WHAT TO PRODUCE -
Everything from the line containing "for name, shape" through the line containing "for node in" must be quoted exactly; everything else is left out.

══ SOURCE EXCERPT ══

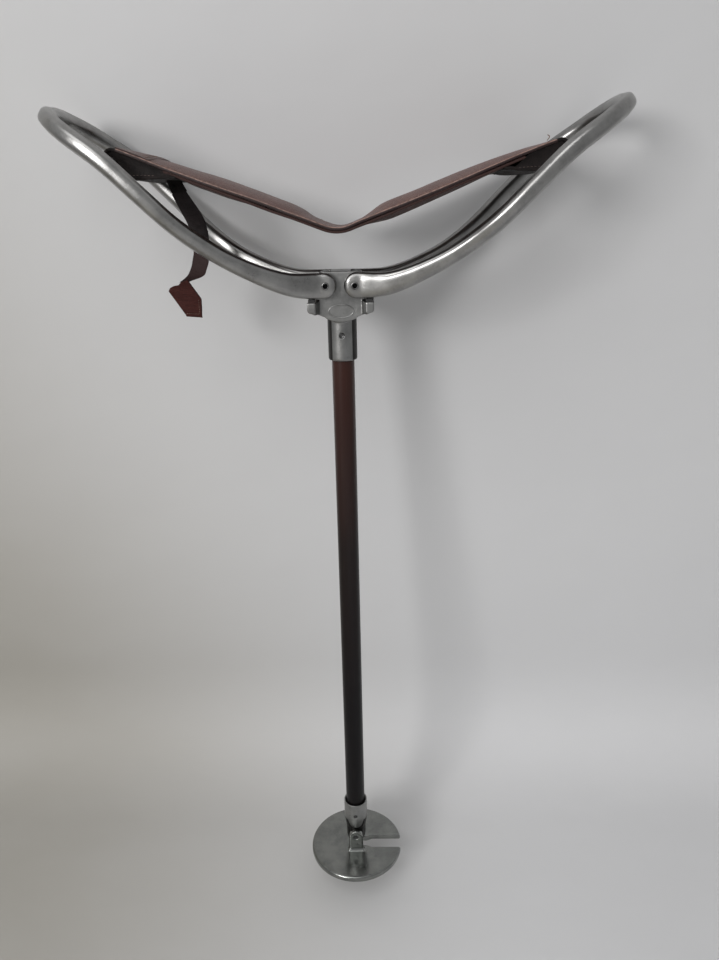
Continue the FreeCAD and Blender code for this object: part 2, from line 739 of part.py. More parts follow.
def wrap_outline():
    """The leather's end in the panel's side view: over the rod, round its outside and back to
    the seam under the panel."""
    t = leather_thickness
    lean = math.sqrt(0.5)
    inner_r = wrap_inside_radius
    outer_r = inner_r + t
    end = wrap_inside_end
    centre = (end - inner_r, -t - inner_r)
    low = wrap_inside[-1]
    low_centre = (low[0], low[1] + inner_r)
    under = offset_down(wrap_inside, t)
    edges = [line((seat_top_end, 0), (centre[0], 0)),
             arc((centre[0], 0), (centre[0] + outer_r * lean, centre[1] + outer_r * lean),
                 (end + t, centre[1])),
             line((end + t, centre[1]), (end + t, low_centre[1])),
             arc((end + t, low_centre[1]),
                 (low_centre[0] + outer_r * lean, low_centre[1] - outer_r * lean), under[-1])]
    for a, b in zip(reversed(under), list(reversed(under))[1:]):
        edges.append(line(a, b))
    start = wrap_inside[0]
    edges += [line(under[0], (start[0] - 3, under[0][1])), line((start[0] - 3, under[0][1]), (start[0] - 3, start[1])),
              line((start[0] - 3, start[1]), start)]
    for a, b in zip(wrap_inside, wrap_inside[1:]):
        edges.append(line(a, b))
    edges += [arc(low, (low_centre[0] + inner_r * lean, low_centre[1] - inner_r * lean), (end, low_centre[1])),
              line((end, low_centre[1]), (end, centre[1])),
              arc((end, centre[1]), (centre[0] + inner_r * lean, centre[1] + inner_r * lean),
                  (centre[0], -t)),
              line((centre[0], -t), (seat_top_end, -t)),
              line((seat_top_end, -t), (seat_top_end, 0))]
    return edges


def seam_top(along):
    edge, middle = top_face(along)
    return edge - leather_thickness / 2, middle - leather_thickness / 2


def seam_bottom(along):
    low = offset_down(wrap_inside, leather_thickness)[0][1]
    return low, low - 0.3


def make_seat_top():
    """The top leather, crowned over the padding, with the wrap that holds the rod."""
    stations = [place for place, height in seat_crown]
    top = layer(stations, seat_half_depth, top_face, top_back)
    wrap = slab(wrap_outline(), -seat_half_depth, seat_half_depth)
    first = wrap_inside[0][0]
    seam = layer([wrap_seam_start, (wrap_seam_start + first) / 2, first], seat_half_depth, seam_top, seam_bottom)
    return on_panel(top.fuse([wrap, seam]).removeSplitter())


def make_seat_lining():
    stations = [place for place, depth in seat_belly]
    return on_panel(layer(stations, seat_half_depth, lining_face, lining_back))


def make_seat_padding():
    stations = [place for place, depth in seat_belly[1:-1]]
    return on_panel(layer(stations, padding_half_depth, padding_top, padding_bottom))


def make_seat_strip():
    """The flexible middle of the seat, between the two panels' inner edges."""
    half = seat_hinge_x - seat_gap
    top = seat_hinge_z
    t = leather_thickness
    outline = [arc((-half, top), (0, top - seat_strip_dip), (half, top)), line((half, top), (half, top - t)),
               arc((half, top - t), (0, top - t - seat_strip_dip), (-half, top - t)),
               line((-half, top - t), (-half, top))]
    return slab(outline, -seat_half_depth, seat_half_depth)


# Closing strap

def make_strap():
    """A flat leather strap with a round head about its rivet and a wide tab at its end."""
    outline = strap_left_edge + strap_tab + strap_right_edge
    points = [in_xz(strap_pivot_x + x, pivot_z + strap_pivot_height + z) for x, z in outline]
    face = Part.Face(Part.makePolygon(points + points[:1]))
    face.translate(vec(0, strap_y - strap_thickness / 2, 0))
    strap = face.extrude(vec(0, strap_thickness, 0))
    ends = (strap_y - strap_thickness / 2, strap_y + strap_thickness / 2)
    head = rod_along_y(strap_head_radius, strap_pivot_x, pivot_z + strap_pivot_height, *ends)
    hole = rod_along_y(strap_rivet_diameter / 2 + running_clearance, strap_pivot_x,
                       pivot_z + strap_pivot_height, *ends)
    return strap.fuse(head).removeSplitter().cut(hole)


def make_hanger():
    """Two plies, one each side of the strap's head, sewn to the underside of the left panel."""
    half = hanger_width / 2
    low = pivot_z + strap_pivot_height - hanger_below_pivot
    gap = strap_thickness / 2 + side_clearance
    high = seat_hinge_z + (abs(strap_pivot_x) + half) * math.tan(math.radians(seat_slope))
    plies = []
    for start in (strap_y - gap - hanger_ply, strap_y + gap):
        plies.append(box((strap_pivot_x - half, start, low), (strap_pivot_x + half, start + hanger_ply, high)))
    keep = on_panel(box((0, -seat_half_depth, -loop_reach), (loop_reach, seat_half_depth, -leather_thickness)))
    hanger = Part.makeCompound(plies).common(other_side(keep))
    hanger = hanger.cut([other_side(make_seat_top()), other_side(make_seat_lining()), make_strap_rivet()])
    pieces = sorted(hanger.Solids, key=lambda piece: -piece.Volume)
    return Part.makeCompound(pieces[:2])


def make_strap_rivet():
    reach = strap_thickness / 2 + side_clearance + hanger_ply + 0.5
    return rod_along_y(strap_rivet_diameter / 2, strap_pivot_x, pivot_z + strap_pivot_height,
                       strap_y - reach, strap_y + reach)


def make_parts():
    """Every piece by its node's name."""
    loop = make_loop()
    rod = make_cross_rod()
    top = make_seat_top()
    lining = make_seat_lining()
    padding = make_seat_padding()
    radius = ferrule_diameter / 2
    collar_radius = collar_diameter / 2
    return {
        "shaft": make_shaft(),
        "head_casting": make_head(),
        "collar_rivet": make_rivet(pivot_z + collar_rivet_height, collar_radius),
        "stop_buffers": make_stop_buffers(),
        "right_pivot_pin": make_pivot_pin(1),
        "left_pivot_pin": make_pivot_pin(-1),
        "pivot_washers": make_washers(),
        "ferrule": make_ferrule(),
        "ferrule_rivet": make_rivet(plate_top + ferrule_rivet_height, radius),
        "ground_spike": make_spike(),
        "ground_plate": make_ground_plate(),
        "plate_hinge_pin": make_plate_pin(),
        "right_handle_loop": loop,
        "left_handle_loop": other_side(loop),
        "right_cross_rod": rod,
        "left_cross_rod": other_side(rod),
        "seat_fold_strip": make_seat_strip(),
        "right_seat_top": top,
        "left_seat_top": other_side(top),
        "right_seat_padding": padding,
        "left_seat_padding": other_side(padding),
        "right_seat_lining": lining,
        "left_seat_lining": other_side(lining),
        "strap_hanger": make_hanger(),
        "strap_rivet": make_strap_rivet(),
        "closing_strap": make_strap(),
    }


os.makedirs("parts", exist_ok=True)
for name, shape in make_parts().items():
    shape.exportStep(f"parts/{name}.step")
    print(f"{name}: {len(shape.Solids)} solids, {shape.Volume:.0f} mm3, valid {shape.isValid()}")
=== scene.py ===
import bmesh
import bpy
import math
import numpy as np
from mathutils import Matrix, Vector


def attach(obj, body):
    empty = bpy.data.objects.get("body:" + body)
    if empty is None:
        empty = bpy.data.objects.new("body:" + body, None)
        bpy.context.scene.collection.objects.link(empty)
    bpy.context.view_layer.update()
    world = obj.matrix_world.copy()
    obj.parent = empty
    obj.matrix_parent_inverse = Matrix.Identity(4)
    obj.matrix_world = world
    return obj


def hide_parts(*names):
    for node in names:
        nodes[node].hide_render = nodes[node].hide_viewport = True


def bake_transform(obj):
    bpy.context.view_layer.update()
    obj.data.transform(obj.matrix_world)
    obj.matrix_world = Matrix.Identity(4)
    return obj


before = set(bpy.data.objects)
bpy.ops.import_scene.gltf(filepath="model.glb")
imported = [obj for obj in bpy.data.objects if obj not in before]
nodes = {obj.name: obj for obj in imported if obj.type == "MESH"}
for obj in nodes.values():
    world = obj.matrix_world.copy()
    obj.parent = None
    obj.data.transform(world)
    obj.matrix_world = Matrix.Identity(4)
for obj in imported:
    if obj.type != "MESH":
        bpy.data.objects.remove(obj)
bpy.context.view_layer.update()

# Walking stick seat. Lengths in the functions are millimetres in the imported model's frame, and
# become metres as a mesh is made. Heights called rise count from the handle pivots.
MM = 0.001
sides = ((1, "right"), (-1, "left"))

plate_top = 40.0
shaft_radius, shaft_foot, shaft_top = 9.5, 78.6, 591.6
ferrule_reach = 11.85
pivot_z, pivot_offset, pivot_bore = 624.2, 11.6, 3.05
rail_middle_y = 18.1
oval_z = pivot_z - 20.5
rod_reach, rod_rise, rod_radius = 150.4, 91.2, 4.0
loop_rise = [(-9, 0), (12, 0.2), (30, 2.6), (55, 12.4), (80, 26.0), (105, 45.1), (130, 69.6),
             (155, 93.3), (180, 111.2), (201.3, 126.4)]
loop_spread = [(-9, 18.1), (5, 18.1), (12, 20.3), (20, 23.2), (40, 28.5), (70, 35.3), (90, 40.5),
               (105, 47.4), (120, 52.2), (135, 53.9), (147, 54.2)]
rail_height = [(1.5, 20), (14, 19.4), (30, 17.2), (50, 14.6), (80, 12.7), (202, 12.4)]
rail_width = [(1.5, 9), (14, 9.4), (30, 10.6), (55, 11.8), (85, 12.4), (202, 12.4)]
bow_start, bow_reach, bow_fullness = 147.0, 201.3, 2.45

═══

EXERCISE OUTPUT -
for name, shape in make_parts().items():
    shape.exportStep(f"parts/{name}.step")
    print(f"{name}: {len(shape.Solids)} solids, {shape.Volume:.0f} mm3, valid {shape.isValid()}")
=== scene.py ===
import bmesh
import bpy
import math
import numpy as np
from mathutils import Matrix, Vector


def attach(obj, body):
    empty = bpy.data.objects.get("body:" + body)
    if empty is None:
        empty = bpy.data.objects.new("body:" + body, None)
        bpy.context.scene.collection.objects.link(empty)
    bpy.context.view_layer.update()
    world = obj.matrix_world.copy()
    obj.parent = empty
    obj.matrix_parent_inverse = Matrix.Identity(4)
    obj.matrix_world = world
    return obj


def hide_parts(*names):
    for node in names:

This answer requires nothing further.